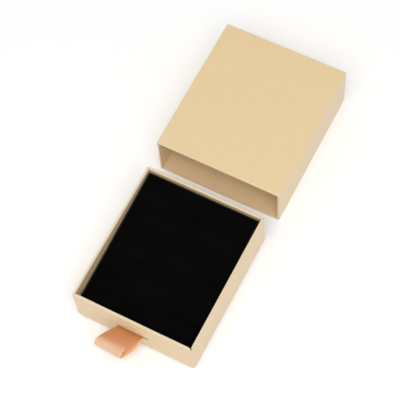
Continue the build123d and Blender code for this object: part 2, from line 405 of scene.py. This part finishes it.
def drawer_wrap():
    """Kraft paper over the drawer's walls, with its slit, lapped corners and mitred rim."""
    half_x = (drawer_high.x - drawer_low.x) / 2
    half_y = (drawer_high.y - drawer_low.y) / 2
    middle = (drawer_low + drawer_high) / 2
    edge = half_x - fold - end_paper_short
    hair = 0.06 * mm
    flap_end = half_x - side_flap
    beside_slit = 1.5 * mm
    mitre_steps = [d * mm for d in (0.14, 0.28, 0.42, 0.56, 0.7)]     # across an open joint at a rim corner
    laps = (edge, edge + hair, flap_end - flap_ease, flap_end + flap_ease)
    x_breaks = [s * v for s in (-1, 1) for v in laps]
    x_breaks += [slit_left - beside_slit, slit_left, slit_right, slit_right + beside_slit]
    run_x, run_y = half_x - fold, half_y - fold
    x_breaks += [s * (run_x - d) for s in (-1, 1) for d in mitre_steps]
    y_breaks = [s * (run_y - d) for s in (-1, 1) for d in mitre_steps]
    u_places = [x / run_x for x in divide(-run_x, run_x, 4 * mm, x_breaks)]
    v_places = [y / run_y for y in divide(-run_y, run_y, 4 * mm, y_breaks)]
    corner_steps = 8
    points, fold_highlight_shares, gap_shade_shares, rings = [], [], [], []
    profile = drawer_profile()
    height = drawer_high.z - drawer_low.z
    slit = slit_z - drawer_low.z
    rim_depth, full_shade_depth = 1.0 * mm, 0.8 * mm          # painted shade is full at a sink of the second depth
    sharpest = 0.12 * mm
    pout, pout_reach, pout_beside = 0.16 * mm, 1.1 * mm, 1 * mm      # the paper stands out round the slit
    straight = 0.99                                     # a side's own outward direction, not a corner's
    for inset, z, fold_highlight_share in profile:
        radius = max(fold - inset, sharpest)
        loop = ring(half_x - inset, half_y - inset, radius, u_places, v_places, corner_steps)
        rings.append(loop)
        on_rim = z > height - rim_depth
        outside = inset == 0.0
        for u, v, nu, nv in loop:
            lift = 0.0
            if z > fold and abs(nv) > straight:
                lift = end_paper_lift(u * half_x / (half_x - inset), half_x)
            on_front = outside and nv < -straight
            if on_front and slit_left - pout_beside < u < slit_right + pout_beside:
                lift += pout * math.exp(-((z - slit) / pout_reach) ** 2)
            x, y = middle.x + u, middle.y + v
            lift += unevenness((x, y, z), 22 * mm, 0.05 * mm) if inset in (0.0, wall) else 0.0
            side = math.cos(math.pi * inset / wall)     # outward on the outside, inward on the inside
            from_corner = max(half_x - inset - abs(u), half_y - inset - abs(v))
            front_right = nu >= 0 >= nv and u > 0 > v
            sink = mitre_sink(inset, from_corner, radius, front_right) if on_rim else 0.0
            points.append((x + nu * lift * side, y + nv * lift * side, drawer_low.z + z - sink))
            fold_highlight_shares.append(fold_highlight_share)
            # painted shade along the slit's cut edges and in the rim's sunk mitres
            at_cut = abs(abs(z - slit) - slit_half_height) < tiny and slit_left <= u <= slit_right
            shaded = 0.85 if on_front and at_cut else 0.0
            gap_shade_shares.append(max(shaded, min(1.0, sink / full_shade_depth)))
    faces = skin(rings)
    kept = []
    for face in faces:
        centre = sum((Vector(points[i]) for i in face), Vector()) / 4
        in_slit = slit_left < centre.x < slit_right and abs(centre.z - slit_z) < slit_half_height
        if not (in_slit and centre.y < middle.y - half_y + 0.5 * mm):
            kept.append(face)
    piece = make_mesh("drawer_wrap_paper", points, kept, "drawer", kraft_wrap)
    add_attribute(piece, "fold", fold_highlight_shares)
    add_attribute(piece, "gap_painted_shade", gap_shade_shares)
    add_thickness(piece, paper)
    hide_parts("drawer_wrap")
    return piece


# ---------------------------------------------------------------- sleeve wrap

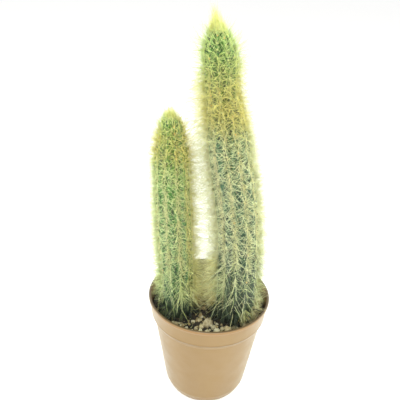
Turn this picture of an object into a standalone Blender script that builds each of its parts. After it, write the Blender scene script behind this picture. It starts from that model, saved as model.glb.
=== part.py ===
"""A potted golden snake cactus: two spiny ribbed stems standing in gritty soil in a plastic nursery pot.

Metres, +Z up. The origin is the centre of the pot's underside, and -Y is the front.
"""

import math
import random

import bmesh
import bpy
import numpy as np
from mathutils import Matrix, Vector, noise

MM = 0.001
GAP = 0.3 * MM

# The pot
RIM_RADIUS = 52.5 * MM
POT_HEIGHT = 97 * MM
LIP_HEIGHT = 2.6 * MM
LIP_WIDTH = 2.2 * MM
BAND_HEIGHT = 18 * MM
BAND_RADIUS_BELOW = 50.0 * MM
WALL_RADIUS_TOP = 47.6 * MM
WALL_RADIUS_LOW = 36.6 * MM
CHAMFER_HEIGHT = 8 * MM
FOOT_RADIUS = 33 * MM
FOOT_WIDTH = 7 * MM
RECESS = 1.2 * MM
WALL = 1.5 * MM
FLOOR = 1.8 * MM
POT_STEPS = 36
DRAIN_COUNT = 6
DRAIN_RADIUS = 3.4 * MM
DRAIN_CIRCLE = 20 * MM
DRAIN_SIDES = 8

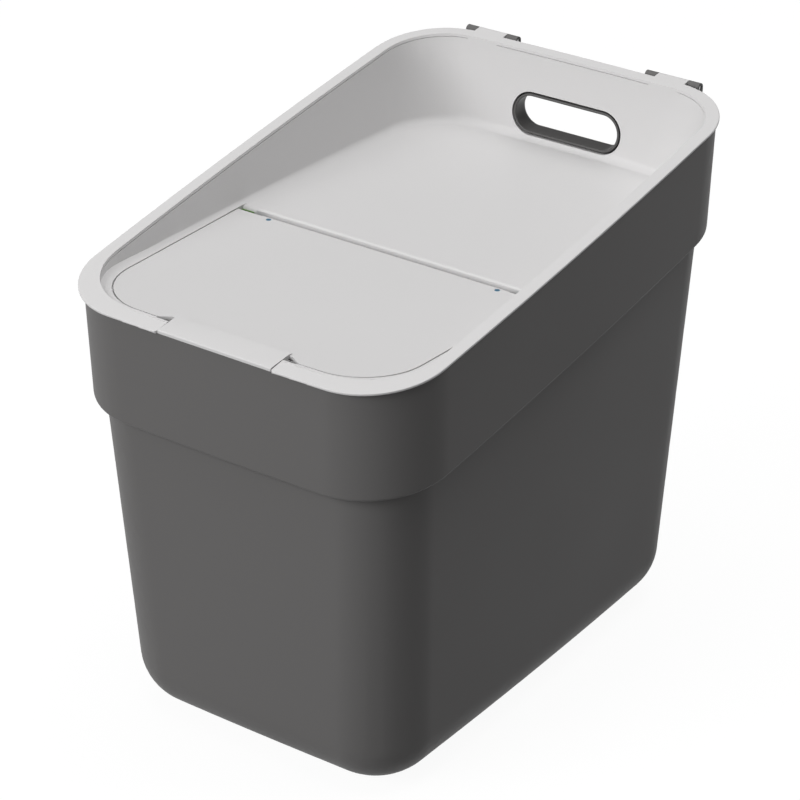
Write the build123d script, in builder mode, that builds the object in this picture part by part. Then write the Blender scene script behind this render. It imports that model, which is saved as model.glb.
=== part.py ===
from build123d import *
from math import atan, cos, degrees, radians, sin, tan
import os

os.makedirs("parts", exist_ok=True)

# A recycling bin: a tapered tub under a wide collar, closed by a sunk lid with a front flap.
# Millimetres. The front faces -Y, +X is the right side, and the floor is z = 0.
# The sloping rim's plan is centred on x = y = 0.

# Rim of the lid, which climbs towards the back
lid_width = 248.4
lid_length = 367.7
lid_corner = 47.4
side_bow = 3.33
end_bow = 1.93
front_height = 280.1
rim_angle = 8.246
rim_thickness = 1.6
rim_edge_round = 0.6
seat_gap = 0.3

# Collar of the body, under the rim
collar_depth = 71.4
collar_top_inset = 0.3
collar_foot_inset = 2.16
collar_shortening = 2.4
collar_shift = 1.0
collar_corner = 51.0
collar_foot_round = 2.4
collar_inner_round = 1.0
ledge_width = 7.64

# Tapered tub below the collar
tub_shift = 2.2
tub_corner = 41.1
base_width = 208.0
base_length = 318.0
base_shift = -0.4
base_corner = 41.0
base_bow_share = 0.8
foot_round = 36.0
body_wall = 2.4

# Sunk deck of the lid
deck_sink = 1.85
deck_angle = -0.7
side_band = 8.0
back_band = 7.5
front_band = 12.1
recess_front_corner = 44.0
recess_back_corner = 40.0
foot_front_corner = 43.0
foot_back_corner = 45.0
side_draft = 12.0
back_draft = 6.7
foot_blend = 5.0
blend_steps = 4
lid_wall = 2.0

# Flap, its opening and its shelf
flap_angle = -1.4
flap_reach = 144.8
flap_side_inset = 17.5
flap_taper = 5.0
flap_gap = 1.0
flap_overlap = 0.1
flap_front_corner = 40.0
flap_thickness = 2.0
flap_rest_gap = 0.3
lip_gap = 1.0
lip_round = 3.5
shelf_width = 5.0
shelf_thickness = 1.8
shelf_wall = 2.0

# Flap hinge: rolled rear edge, pins with locking studs, and bearing blocks in boxes of the lid
roll_radius = 5.0
roll_wall = 2.0
roll_end_inset = 17.7
boss_length = 12.0
plate_tail = 0.8
flap_pin_radius = 1.6
flap_pin_depth = 9.0
flap_pin_fit = 0.02
flap_pin_clearance = 0.08
stud_radius = 1.6
stud_fit = 0.05
stud_inset = 6.9
stud_lean = 13.0
stud_sink = 0.15
block_cover = 8.2
block_reach = 3.0
hub_radius = 2.6
block_fit = 0.1
block_base = 3.0
block_drop = 8.5
block_front = 7.2
block_back = 6.0
block_back_wall = 0.5
block_back_rise = 3.0
block_cap_rise = 2.6
box_wall = 1.6
cheek_drop = 3.0
lip_drop = 9.0
lip_wall = 2.4
swing_gap = 0.4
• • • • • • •
Please return, exactly as they appear, the lines starting at the one that contains "Write the build123d" and ending at the one that contains "ledge_width = 7.64".

* _Answer_
Write the build123d script, in builder mode, that builds the object in this picture part by part. Then write the Blender scene script behind this render. It imports that model, which is saved as model.glb.
=== part.py ===
from build123d import *
from math import atan, cos, degrees, radians, sin, tan
import os

os.makedirs("parts", exist_ok=True)

# A recycling bin: a tapered tub under a wide collar, closed by a sunk lid with a front flap.
# Millimetres. The front faces -Y, +X is the right side, and the floor is z = 0.
# The sloping rim's plan is centred on x = y = 0.

# Rim of the lid, which climbs towards the back
lid_width = 248.4
lid_length = 367.7
lid_corner = 47.4
side_bow = 3.33
end_bow = 1.93
front_height = 280.1
rim_angle = 8.246
rim_thickness = 1.6
rim_edge_round = 0.6
seat_gap = 0.3

# Collar of the body, under the rim
collar_depth = 71.4
collar_top_inset = 0.3
collar_foot_inset = 2.16
collar_shortening = 2.4
collar_shift = 1.0
collar_corner = 51.0
collar_foot_round = 2.4
collar_inner_round = 1.0
ledge_width = 7.64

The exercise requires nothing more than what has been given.